> [Stated problem] Only the lines from the line with "return cone.part" through the line with "cad_parts[node].hide_render = cad_parts[node].hide_viewport" should be copied, exactly as they appear, with both ends kept.

> [Records for this exercise]
*-*-*
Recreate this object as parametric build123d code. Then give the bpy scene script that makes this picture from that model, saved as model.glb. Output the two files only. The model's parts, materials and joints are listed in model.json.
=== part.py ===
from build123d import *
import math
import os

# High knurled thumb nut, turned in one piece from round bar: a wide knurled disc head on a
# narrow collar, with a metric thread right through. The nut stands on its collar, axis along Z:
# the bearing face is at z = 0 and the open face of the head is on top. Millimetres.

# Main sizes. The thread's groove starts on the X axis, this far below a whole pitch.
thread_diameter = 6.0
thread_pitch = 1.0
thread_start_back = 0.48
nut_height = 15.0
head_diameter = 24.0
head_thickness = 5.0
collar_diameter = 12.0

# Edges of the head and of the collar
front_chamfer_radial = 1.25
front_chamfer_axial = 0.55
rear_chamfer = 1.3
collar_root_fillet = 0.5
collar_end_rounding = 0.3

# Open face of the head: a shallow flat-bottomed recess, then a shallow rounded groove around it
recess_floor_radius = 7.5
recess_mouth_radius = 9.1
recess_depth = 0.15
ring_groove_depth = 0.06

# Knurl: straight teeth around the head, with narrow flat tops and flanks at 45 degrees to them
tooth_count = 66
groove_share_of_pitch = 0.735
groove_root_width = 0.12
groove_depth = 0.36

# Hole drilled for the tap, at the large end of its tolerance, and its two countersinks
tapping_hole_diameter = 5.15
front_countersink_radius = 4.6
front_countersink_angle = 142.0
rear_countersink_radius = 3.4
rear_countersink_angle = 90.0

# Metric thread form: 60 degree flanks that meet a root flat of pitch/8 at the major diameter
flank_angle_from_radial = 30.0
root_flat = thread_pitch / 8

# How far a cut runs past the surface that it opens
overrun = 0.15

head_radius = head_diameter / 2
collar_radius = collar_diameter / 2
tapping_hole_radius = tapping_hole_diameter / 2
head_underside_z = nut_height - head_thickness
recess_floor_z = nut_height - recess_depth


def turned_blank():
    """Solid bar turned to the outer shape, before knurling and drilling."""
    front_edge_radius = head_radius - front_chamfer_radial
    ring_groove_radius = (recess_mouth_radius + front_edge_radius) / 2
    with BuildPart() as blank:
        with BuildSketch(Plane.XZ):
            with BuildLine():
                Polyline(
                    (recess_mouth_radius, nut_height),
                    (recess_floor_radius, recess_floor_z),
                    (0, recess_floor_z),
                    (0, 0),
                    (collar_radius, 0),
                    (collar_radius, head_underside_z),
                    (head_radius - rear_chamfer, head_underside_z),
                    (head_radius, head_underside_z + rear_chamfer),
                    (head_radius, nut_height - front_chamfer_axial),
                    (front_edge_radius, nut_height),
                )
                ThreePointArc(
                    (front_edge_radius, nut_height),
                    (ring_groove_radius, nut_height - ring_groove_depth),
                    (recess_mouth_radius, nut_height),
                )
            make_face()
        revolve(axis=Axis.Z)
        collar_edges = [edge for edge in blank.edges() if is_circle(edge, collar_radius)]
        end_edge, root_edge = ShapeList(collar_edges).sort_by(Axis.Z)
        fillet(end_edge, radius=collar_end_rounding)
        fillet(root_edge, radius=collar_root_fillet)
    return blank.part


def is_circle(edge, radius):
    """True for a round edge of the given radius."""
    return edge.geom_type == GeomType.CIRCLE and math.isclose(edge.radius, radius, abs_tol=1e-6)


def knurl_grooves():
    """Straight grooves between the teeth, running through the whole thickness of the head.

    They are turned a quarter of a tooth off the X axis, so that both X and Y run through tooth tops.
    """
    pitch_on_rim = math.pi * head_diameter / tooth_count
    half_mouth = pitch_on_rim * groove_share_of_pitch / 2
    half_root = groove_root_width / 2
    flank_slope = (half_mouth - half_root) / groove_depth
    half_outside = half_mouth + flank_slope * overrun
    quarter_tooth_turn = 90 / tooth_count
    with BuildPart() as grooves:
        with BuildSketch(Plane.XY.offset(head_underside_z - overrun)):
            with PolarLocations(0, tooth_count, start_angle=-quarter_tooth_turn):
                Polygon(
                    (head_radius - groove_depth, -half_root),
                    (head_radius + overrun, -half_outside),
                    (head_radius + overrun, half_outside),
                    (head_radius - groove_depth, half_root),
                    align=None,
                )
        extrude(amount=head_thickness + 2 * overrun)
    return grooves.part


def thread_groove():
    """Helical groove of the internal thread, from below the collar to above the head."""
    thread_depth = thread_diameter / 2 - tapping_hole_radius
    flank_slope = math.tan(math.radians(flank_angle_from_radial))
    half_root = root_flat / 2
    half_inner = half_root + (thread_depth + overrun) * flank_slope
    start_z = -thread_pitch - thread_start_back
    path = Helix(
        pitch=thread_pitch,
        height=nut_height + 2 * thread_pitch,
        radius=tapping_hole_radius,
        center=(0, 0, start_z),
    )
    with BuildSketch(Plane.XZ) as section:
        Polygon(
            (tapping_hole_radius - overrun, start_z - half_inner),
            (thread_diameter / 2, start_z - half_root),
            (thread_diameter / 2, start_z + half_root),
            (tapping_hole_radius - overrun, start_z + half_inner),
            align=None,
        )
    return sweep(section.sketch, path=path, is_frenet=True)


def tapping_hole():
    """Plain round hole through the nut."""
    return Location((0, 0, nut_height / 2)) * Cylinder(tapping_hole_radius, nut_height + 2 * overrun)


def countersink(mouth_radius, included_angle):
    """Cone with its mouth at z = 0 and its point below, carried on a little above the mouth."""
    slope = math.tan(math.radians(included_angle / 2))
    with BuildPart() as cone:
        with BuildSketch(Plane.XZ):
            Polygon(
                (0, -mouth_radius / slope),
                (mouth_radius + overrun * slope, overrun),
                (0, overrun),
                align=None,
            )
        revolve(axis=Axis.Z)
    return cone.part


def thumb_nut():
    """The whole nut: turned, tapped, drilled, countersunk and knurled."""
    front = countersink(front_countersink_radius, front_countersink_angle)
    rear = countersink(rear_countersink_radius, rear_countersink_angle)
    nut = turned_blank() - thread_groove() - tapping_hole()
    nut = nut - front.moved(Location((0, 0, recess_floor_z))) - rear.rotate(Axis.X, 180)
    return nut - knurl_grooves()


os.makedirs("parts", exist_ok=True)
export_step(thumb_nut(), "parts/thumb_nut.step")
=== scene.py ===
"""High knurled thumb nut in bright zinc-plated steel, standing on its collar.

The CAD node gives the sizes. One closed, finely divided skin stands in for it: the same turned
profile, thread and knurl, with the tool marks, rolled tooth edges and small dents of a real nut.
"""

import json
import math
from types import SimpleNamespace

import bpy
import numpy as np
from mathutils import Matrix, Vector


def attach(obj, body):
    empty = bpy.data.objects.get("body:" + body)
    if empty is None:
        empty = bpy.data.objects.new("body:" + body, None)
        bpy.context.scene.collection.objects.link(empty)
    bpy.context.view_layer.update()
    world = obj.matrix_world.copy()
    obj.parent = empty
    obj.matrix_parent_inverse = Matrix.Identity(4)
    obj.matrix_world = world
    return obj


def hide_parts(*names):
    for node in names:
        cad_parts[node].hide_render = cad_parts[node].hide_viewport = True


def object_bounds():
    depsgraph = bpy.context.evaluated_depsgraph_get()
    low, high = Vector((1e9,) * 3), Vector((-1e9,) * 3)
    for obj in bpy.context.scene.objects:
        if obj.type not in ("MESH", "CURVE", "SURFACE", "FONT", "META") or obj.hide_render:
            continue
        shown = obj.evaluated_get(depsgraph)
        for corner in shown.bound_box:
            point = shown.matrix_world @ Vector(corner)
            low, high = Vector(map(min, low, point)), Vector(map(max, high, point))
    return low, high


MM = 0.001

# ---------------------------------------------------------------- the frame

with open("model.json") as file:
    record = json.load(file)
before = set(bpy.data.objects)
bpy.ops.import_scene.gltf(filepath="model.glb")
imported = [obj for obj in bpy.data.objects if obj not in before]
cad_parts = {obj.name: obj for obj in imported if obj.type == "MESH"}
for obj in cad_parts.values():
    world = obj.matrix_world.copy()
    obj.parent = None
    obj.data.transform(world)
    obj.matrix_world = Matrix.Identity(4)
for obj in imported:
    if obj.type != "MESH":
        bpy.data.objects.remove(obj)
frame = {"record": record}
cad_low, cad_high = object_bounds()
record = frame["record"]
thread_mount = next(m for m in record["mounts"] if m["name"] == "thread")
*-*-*
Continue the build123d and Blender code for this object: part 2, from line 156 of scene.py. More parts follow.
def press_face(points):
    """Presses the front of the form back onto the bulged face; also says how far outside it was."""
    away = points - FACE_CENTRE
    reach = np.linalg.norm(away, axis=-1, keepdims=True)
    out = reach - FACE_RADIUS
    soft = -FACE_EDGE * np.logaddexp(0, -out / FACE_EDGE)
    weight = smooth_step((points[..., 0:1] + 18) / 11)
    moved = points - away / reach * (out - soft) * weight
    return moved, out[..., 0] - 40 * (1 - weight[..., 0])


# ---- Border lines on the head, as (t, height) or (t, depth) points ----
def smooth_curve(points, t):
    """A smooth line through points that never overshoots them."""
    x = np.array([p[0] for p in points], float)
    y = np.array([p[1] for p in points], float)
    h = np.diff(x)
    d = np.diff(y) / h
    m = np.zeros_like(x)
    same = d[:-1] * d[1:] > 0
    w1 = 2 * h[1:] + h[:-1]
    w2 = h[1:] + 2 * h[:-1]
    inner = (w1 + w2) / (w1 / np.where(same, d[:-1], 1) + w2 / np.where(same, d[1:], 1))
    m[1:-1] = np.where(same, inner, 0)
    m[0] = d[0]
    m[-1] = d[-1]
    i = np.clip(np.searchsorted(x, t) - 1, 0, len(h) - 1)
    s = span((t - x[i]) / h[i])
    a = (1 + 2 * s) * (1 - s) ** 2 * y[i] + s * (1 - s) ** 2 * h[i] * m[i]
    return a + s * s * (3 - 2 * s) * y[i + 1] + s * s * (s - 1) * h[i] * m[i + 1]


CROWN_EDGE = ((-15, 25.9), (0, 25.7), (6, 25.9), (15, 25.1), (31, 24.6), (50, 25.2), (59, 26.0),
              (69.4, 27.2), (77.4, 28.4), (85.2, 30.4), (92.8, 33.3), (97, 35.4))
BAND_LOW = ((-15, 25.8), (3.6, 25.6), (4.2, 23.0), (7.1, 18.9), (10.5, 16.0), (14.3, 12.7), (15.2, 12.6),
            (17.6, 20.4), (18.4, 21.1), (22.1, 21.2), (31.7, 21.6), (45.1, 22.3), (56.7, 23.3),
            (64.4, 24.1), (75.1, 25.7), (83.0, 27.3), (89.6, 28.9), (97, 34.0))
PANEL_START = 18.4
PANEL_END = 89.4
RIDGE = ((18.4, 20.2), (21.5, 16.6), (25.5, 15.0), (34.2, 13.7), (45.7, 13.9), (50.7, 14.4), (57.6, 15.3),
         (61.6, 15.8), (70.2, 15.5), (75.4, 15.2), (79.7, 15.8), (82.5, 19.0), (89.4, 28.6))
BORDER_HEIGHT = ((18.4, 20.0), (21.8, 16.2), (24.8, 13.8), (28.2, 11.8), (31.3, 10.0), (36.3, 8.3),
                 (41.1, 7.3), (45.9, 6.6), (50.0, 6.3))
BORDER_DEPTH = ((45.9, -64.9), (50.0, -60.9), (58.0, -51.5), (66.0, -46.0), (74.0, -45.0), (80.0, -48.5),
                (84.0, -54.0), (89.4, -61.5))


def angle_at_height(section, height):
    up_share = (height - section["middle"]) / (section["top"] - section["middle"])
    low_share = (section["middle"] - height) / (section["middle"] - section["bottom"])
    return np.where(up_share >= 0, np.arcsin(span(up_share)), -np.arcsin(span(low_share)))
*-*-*
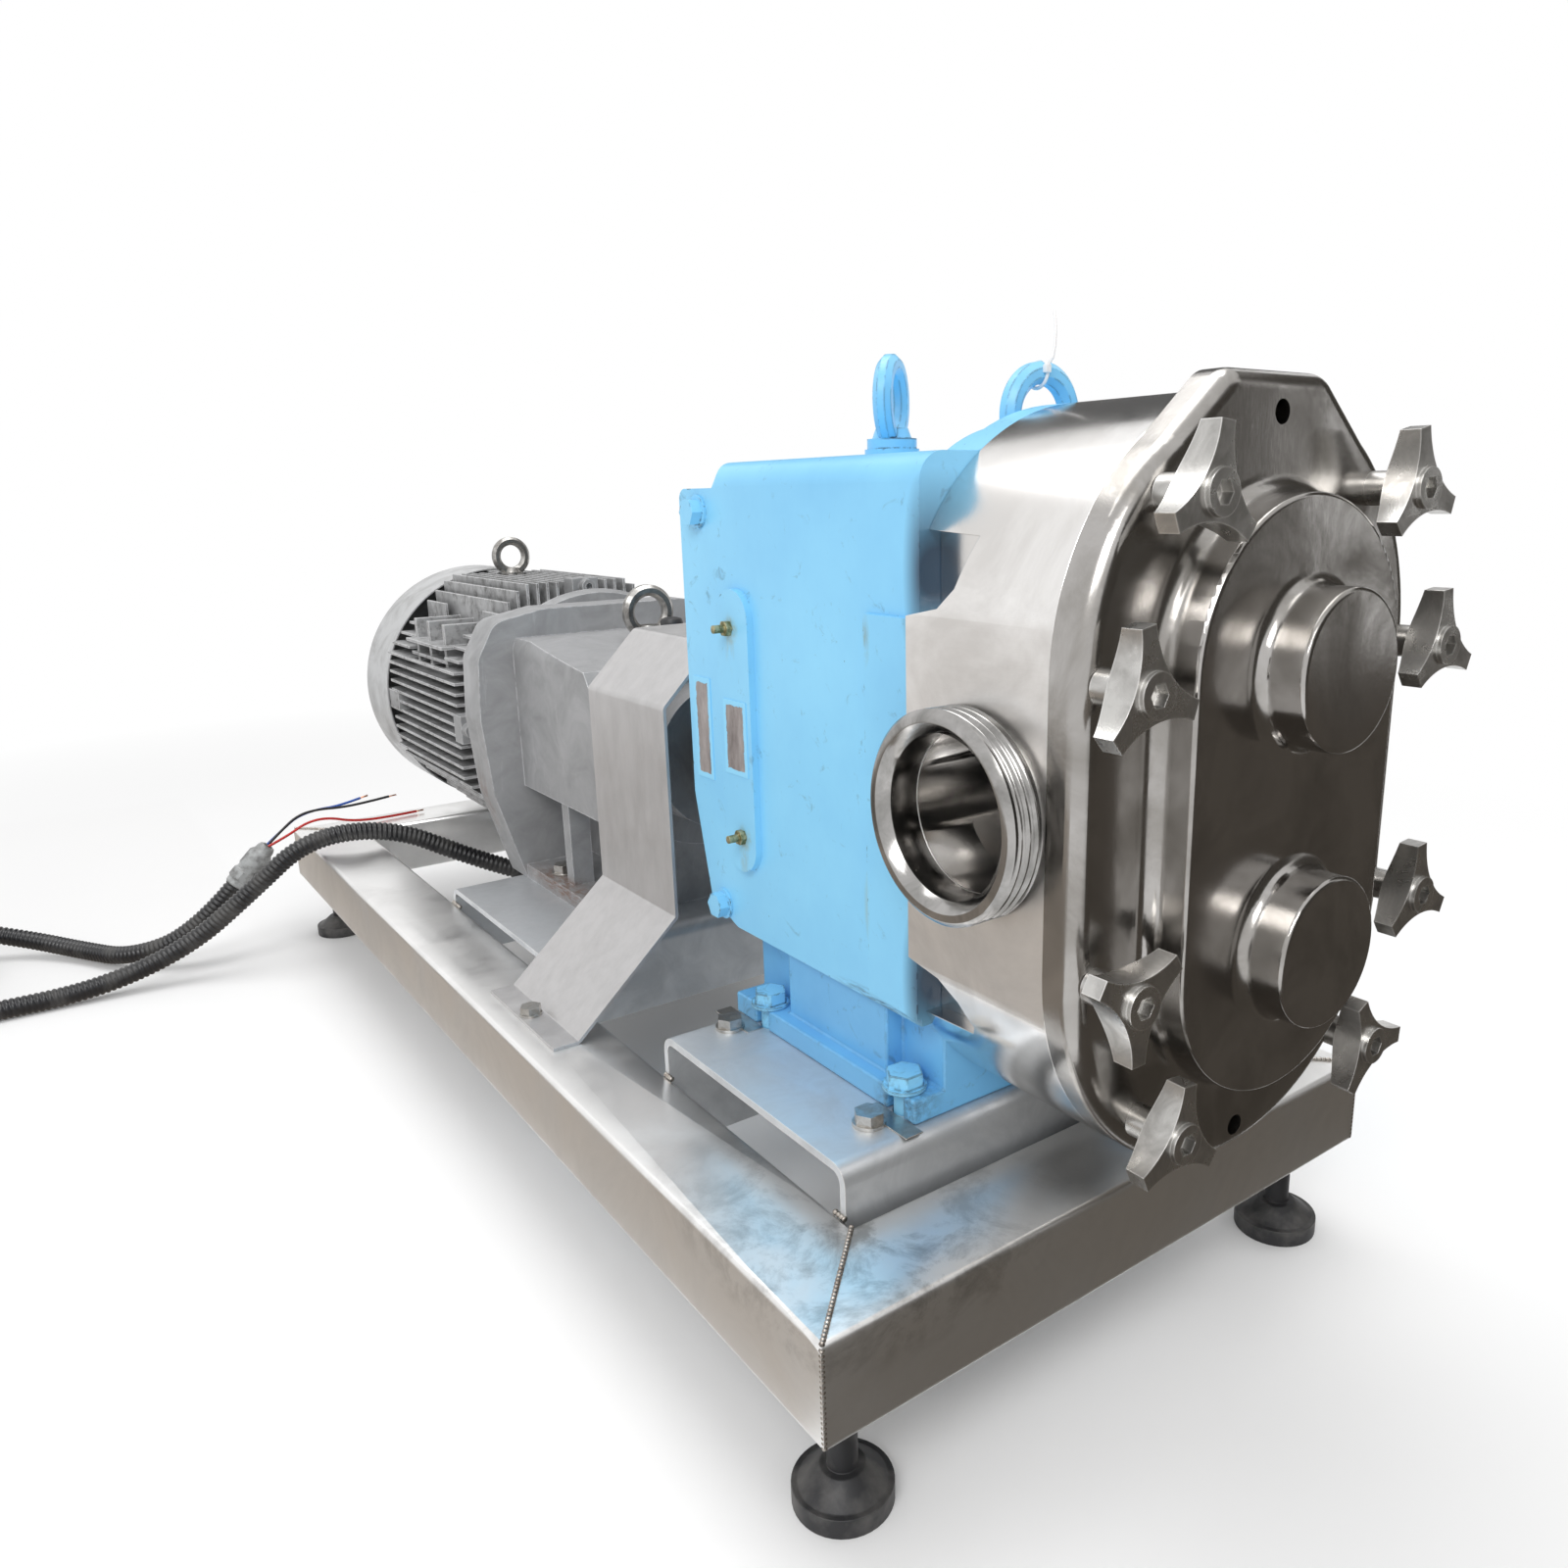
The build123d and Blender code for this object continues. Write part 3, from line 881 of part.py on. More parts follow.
*-*-*
> [Exercise solution]
    return cone.part


def thumb_nut():
    """The whole nut: turned, tapped, drilled, countersunk and knurled."""
    front = countersink(front_countersink_radius, front_countersink_angle)
    rear = countersink(rear_countersink_radius, rear_countersink_angle)
    nut = turned_blank() - thread_groove() - tapping_hole()
    nut = nut - front.moved(Location((0, 0, recess_floor_z))) - rear.rotate(Axis.X, 180)
    return nut - knurl_grooves()


os.makedirs("parts", exist_ok=True)
export_step(thumb_nut(), "parts/thumb_nut.step")
=== scene.py ===
"""High knurled thumb nut in bright zinc-plated steel, standing on its collar.

The CAD node gives the sizes. One closed, finely divided skin stands in for it: the same turned
profile, thread and knurl, with the tool marks, rolled tooth edges and small dents of a real nut.
"""

import json
import math
from types import SimpleNamespace

import bpy
import numpy as np
from mathutils import Matrix, Vector


def attach(obj, body):
    empty = bpy.data.objects.get("body:" + body)
    if empty is None:
        empty = bpy.data.objects.new("body:" + body, None)
        bpy.context.scene.collection.objects.link(empty)
    bpy.context.view_layer.update()
    world = obj.matrix_world.copy()
    obj.parent = empty
    obj.matrix_parent_inverse = Matrix.Identity(4)
    obj.matrix_world = world
    return obj


def hide_parts(*names):
    for node in names:
        cad_parts[node].hide_render = cad_parts[node].hide_viewport = True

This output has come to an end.